Mini-excavators win on tight access, finished sites, and self-haul transport; full-size iron wins on depth and production but drags permits and delivery with it.
Transport is part of the spec — know whether a rental needs a driver and a heavy trailer before it leaves the yard, not after the customer calls.
Reduced-tail-swing and midsize machines exist for the jobs that fall between classes, where depth wants big and access forbids it.
Match bucket and attachments to the actual soil so one machine covers more of the job and stays out on rent longer.
Related pages
These pages cover the EquipFlow modules, equipment types, and verticals that intersect with the topic above.
Frequently asked questions
“A customer insists the small machine is fine to save money. How do I push back?”
Ask one question: how deep does the trench go and what is the soil? If the depth is below what the compact class can reach, tell them plainly that the machine will bottom out before grade and they will rent twice. Frame the larger unit as the cheaper outcome over the whole job, not the day rate. Most customers respect a yard that protects their schedule over one that just says yes.
“What access details should I capture at booking?”
Get the narrowest point the machine must pass — gate width, fence opening, or interior doorway — plus overhead wires, ground conditions the customer wants protected, and how close to walls or structures they need to dig.
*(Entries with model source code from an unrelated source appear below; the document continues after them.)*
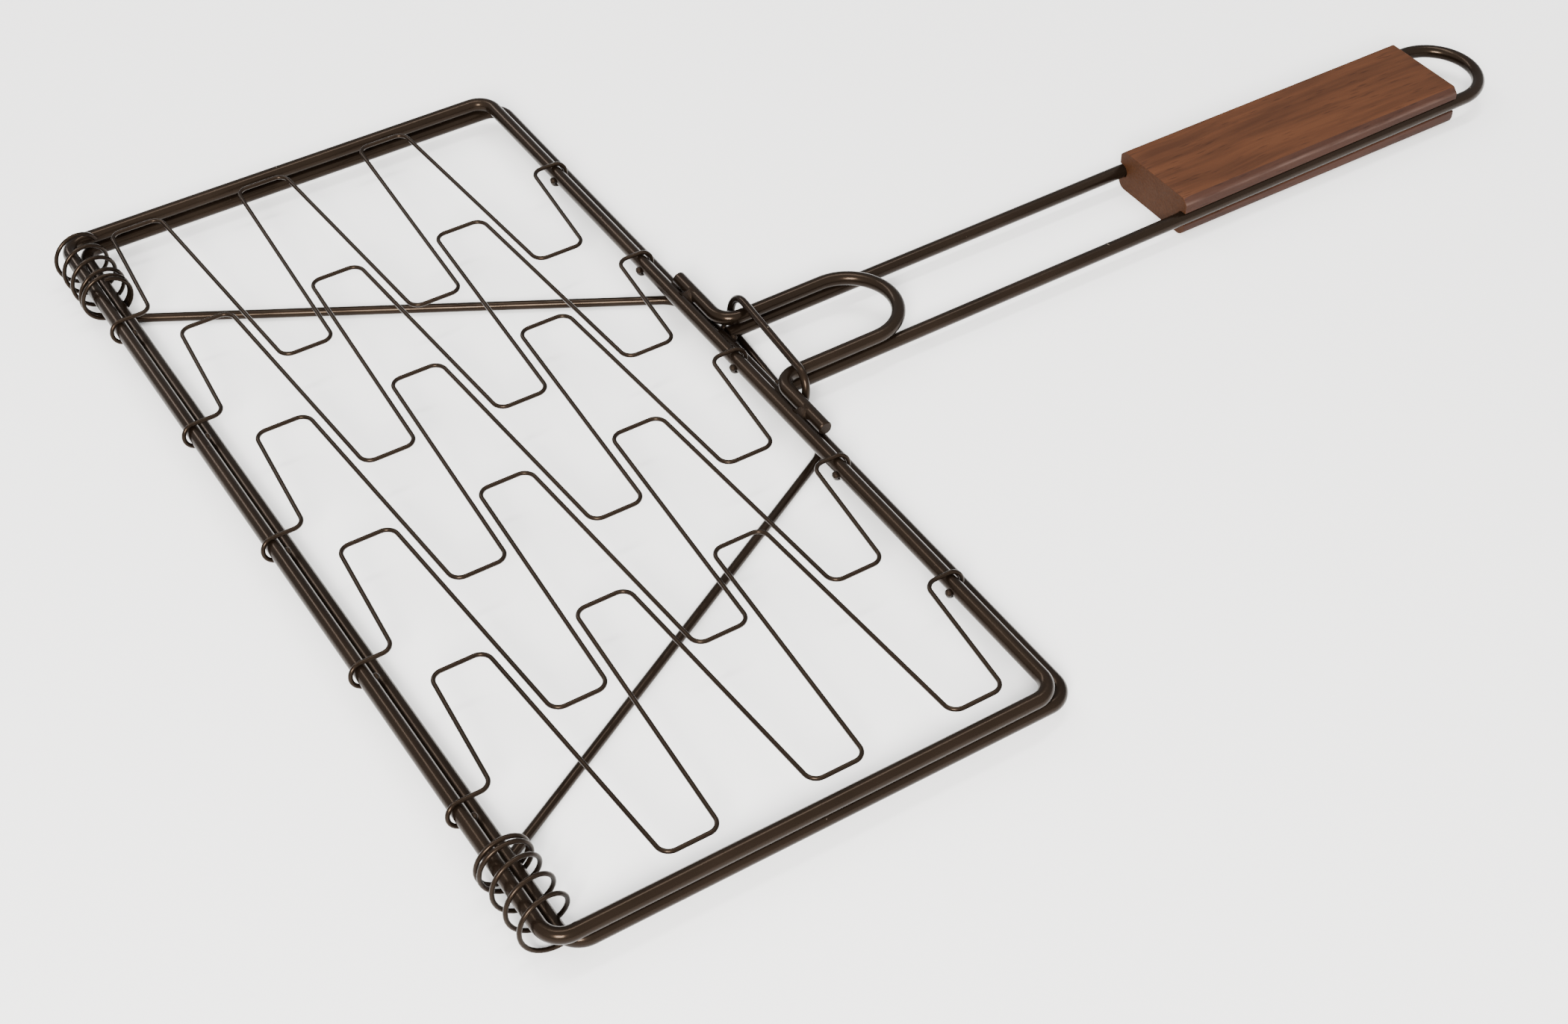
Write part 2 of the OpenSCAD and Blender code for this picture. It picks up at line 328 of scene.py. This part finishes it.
def coating_material():
    """Satin black-brown coating on steel, slightly uneven, with a few rubbed spots."""
    material = bpy.data.materials.new("coating")
    nodes = Nodes(material)
    coords = nodes.add("ShaderNodeTexCoord", "Object")
    broad = nodes.noise(coords, 34.0, 3.0)
    tone = nodes.ramp(broad, (0.3, (0.0032, 0.0020, 0.0013)), (0.7, (0.0060, 0.0038, 0.0025)))
    nicks = nodes.ramp(nodes.noise(coords, 460.0, 3.0), (0.765, (0, 0, 0)), (0.79, (1, 1, 1)))
    nick_tone = (0.085, 0.070, 0.056, 1)
    nodes.shade({
        "Base Color": nodes.mix(nicks, tone, nick_tone),
        "Roughness": nodes.span(broad, 0.25, 0.75, 0.19, 0.27),
        "Normal": nodes.bump(nodes.noise(coords, 900.0, 2.0), strength=0.12, distance=0.12 * MM),
        "Specular IOR Level": 0.16,
        "Specular Tint": REFLECTION_TINT})
    return material


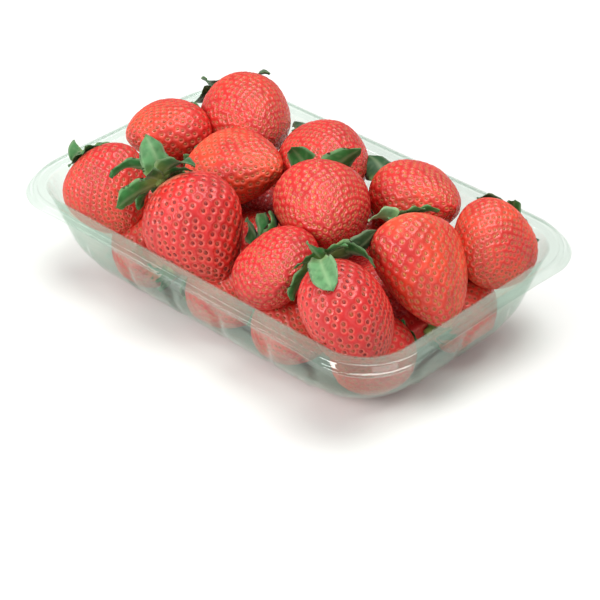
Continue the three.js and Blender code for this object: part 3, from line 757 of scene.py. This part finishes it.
def nearest_distance(points, spots):
    """Distance from each point to the nearest spot, from |p|² + |s|² - 2 p·s, SLICE points at once."""
    middle = spots.mean(0)
    p, s = points - middle, spots - middle
    reach = np.empty(len(p))
    for start in range(0, len(p), SLICE):
        part = p[start:start + SLICE]
        square = (part**2).sum(1)[:, None] + (s**2).sum(1)[None] - 2 * part @ s.T
        reach[start:start + SLICE] = np.sqrt(np.maximum(square.min(1), 0))
    return reach


def pit_relief(distance, spacing):
    """Depth of the skin's pit at a distance from its seed: minus the depth times e^-(way/width)²."""
    return -spacing / PIT_SPACING * PIT_DEPTH * np.exp(-((distance / spacing / PIT_WIDTH) ** 2))


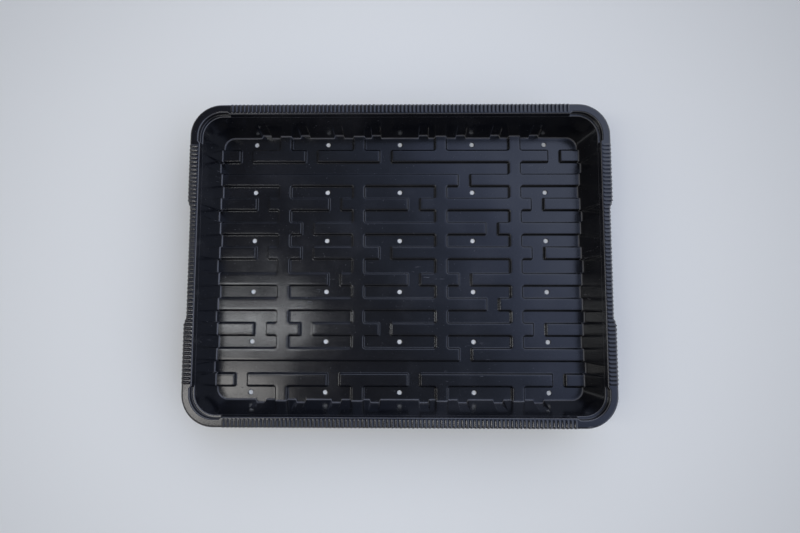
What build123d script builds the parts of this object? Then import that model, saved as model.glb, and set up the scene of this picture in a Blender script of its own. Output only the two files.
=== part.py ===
"""Shallow nursery tray with a ribbed rim, fluted walls and a two-level drained floor.

The real tray is one moulded sheet.  It is modelled as the regions a moulder would name: the
floor panel, four walls, four shouldered corner walls, four ribbed rims and four smooth rim
corners.  Each region is a solid of its own and meets its neighbours face to face.

Millimetres.  +X along the tray, +Y to the back, +Z up.  The origin is on the underside of the
floor, in the middle of the tray.
"""
import os
from math import cos, radians, tan

from build123d import *

os.makedirs("parts", exist_ok=True)

# ---------------------------------------------------------------- overall
rim_length = 530.0          # outside the smooth rim corners
rim_width = 402.0
tray_height = 60.0          # underside of the floor to the top of the flange
sheet = 1.2                 # thickness of the moulded sheet
wall_draft = 12.0           # degrees from upright

# ---------------------------------------------------------------- rim
flange_width = 12.5         # tray opening to outer edge
rim_corner_radius = 40.0    # outside, seen from above
skirt_depth = 4.0           # turned-down outer edge, from the top of the flange
corner_reach = 11.0         # how far the smooth corner runs on past its arc
rib_pitch = 5.0
rib_width = 2.8
rib_crest = 1.4
rib_height = 0.9            # above the flange and out from the skirt
handhold_length = 136.0     # the narrower stretch in the middle of both short rims
handhold_ramp = 9.0
handhold_inset = 3.0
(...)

Those answers cap your machine size from the top. A reduced-tail-swing model often solves the dig-near-a-wall problem when a standard machine would clip the structure on every rotation.
“Does the customer need a permit to move the bigger excavator?”
Often, yes. Once you step past the mini class, weight crosses thresholds that trigger towing requirements, load permits, and route restrictions around bridges and posted limits. Many customers do not own a truck rated for the heavier trailer either. Settle the haul during booking — whether they self-transport or you dispatch a driver and a lowboy — so it does not surprise anyone the morning the machine is supposed to arrive.
“How do I decide between a midsize machine for more days versus a full-size one?”
Weigh access against production. If the site fits the full-size machine and the customer can haul or pay for delivery, the bigger unit finishes faster and frees your iron sooner. If access is tight or the ground is finished, a midsize or reduced-tail-swing machine over more days protects the site and avoids damage claims. The deciding factor is usually whether the larger machine can physically get in and turn without hitting anything.
“Should I stock attachments with my excavators or rent the machine bare?”
Stock the common ones. A quick-coupler with a grading bucket, a thumb, and a breaker turns one excavator into a machine that covers digging, cleanup, and rock without the customer chasing a second rental. That keeps your units out longer and gives the counter a real reason to recommend your yard. Ask what the ground is made of, then offer the work tool that matches it before the customer hits a wall mid-job.